‘Why Stories Matter: Law, Poetry and Indigenous Storytelling’ with Ali Cobby Eckermann and Merinda Dutton
Conference Hall (Ground Floor), Training Centre, NLSIU
Wednesday, April 22, 2026, 5:00 pm
The National Law School of India University (NLSIU) in collaboration with Australian Consulate-General in Bengaluru is organising a discussion on ‘Why Stories Matter: Law, Poetry and Indigenous Storytelling,’ with Indigenous Australian writers, Ali Cobby Eckermann and Merinda Dutton on Wednesday April 22, 2026 at 5 PM.
This discussion brings together two powerful Indigenous Australian voices, those of Ali Cobby Eckermann and Merinda Dutton, in conversation with Radhika Chitkara, Assistant Professor of Law, NLSIU. Together, the speakers will explore the power of storytelling to give voice and a seat at the table to communities who are often marginalised. Ali, an award-winning writer and poet, will reflect on how her practice of poetry has shaped her identity, helped her find her voice, and offered her a place at the table. Merinda, an eminent lawyer and an emerging writer, will reflect on law as a form of storytelling, and on how legal systems can enable Indigenous peoples to articulate lived experiences, assert their rights, and challenge dominant narratives. Our speakers will explore the intersections between law and poetry, structure and creativity. The discussion invites students and scholars to reconsider how justice and voice are made and remade through stories.
About the Speakers
Ali Cobby Eckermann is an award-winning Yankunytjatjara poet. Her first collection little bit long time launched her literary career in 2009. In 2013 she won the Kenneth Slessor Prize and Book Of The Year (NSW) for Ruby Moonlight. In 2014, Ali was the inaugural recipient of the Tungkunungka Pintyanthi Fellowship at Adelaide Writers Week, and the first Aboriginal writer to attend the International Writing Program at University of Iowa. In 2017 she received a Windham Campbell Award for Poetry from Yale University. She was awarded a Literature Fellowship by the Australian Council for the Arts in 2018, and in 2019 was awarded a prestigious Civitella Ranieri Fellowship in Italy. She is the Earth, a verse novel, won the 2024 NSW Premier’s Literary Awards Book of the Year and Indigenous Writers Prize and was shortlisted for the 2024 Prime Minister’s Literary Awards and the Stella Prize.

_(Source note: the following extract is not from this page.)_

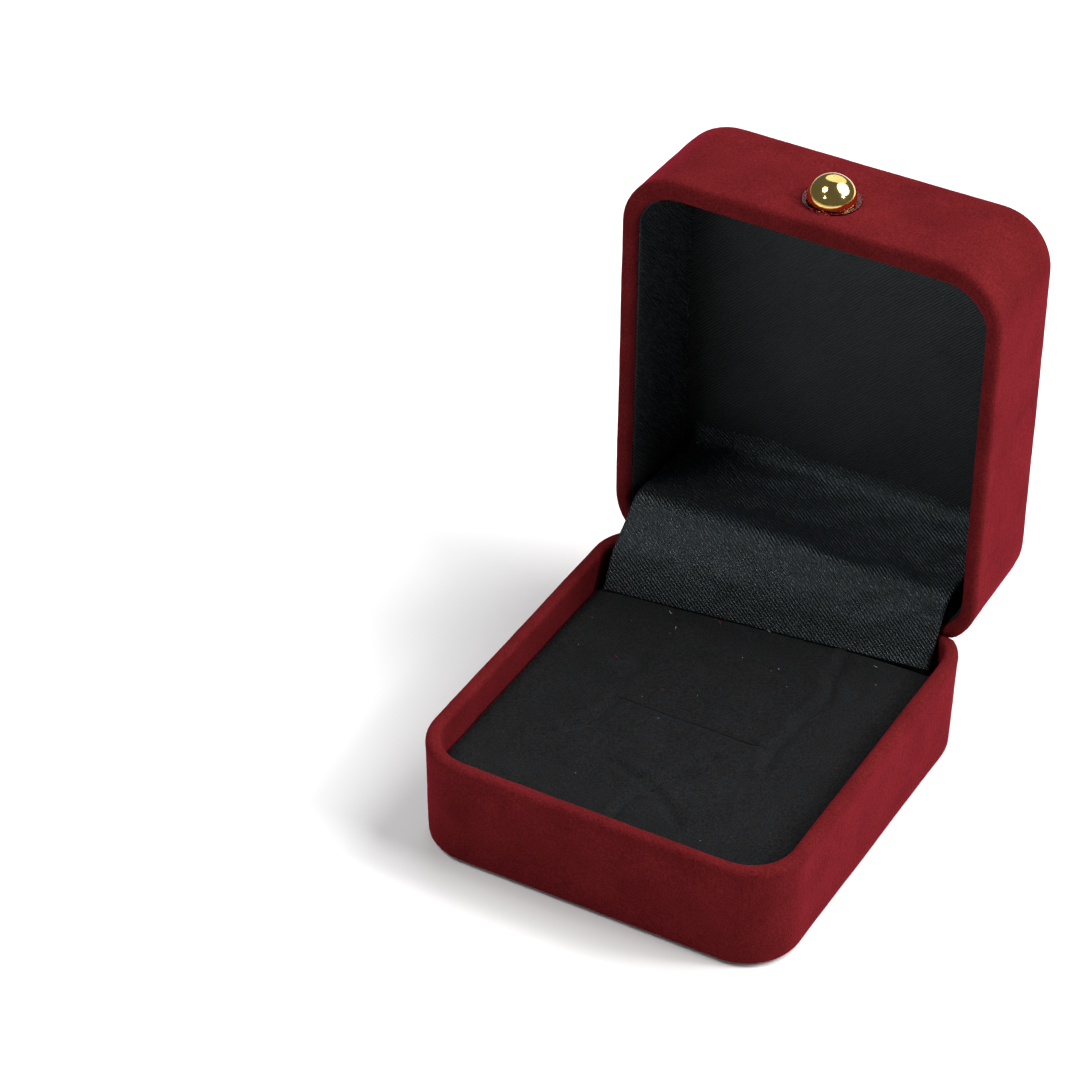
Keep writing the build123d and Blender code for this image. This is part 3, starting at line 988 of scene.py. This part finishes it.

Merinda Dutton is a Gumbaynggirr and Barkindji woman emerging writer, First Nations critic, and the co-founder of Blackfulla Bookclub, an online community for First Nations stories. In 2019 Dutton was recognised for her legal aid work with Indigenous communities and awarded the National Indigenous Legal Professional of the Year.
Radhika Chitkara is Assistant Professor at the National Law School of India University (NLSIU), Bengaluru. Her work is grounded in long-standing engagements with civil liberties, women’s, and land rights movements in northern and eastern India. As a legal researcher and human rights practitioner, she has undertaken primary and doctrinal research, investigations into rights violations, documentation, advocacy, direct legal representation, and legal literacy initiatives, both independently and in collaboration with civil society collectives and NGOs.